Inherited from Middle English devouren, from Old French devorer (Modern French dévorer), from Latin dēvorō, from vorō.

Pronunciation

Verb

devour (third-person singular simple present devours, present participle devouring, simple past and past participle devoured)

  1. To eat quickly, greedily, hungrily, or ravenously.
    • 2017 [2013], Thomas Piketty, translated by Arthur Goldhammer, Capital in the Twenty-First Century, Belknap Press, →ISBN, page 571:
      Once constituted, capital reproduces itself faster than output increases.
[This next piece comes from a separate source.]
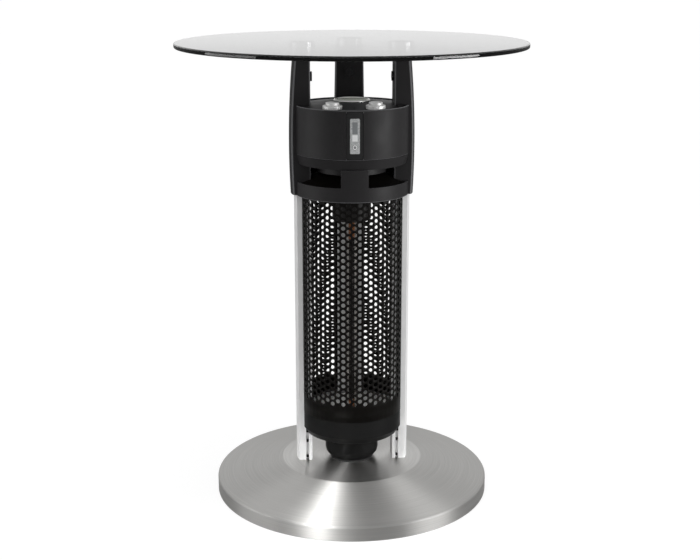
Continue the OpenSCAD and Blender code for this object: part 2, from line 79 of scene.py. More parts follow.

The past devours the future.
  2. To rapidly destroy, engulf, or lay waste.
    The fire was devouring the building.
  3. To take in avidly with the intellect or with one's gaze.
    She intended to devour the book.
    • 1914, Louis Joseph Vance, chapter I, in Nobody, New York, N.Y.: George H[enry] Doran Company, published 1915, →OCLC:
      Little disappointed, then, she turned attention to "Chat of the Social World," gossip which exercised potent fascination upon the girl's intelligence. She devoured with more avidity than she had her food those pretentiously phrased chronicles of the snobocracy […] distilling therefrom an acid envy that robbed her napoleon of all its savour.
  4. To absorb or engross the mind fully, especially in a destructive manner.
    After the death of his wife, he was devoured by grief.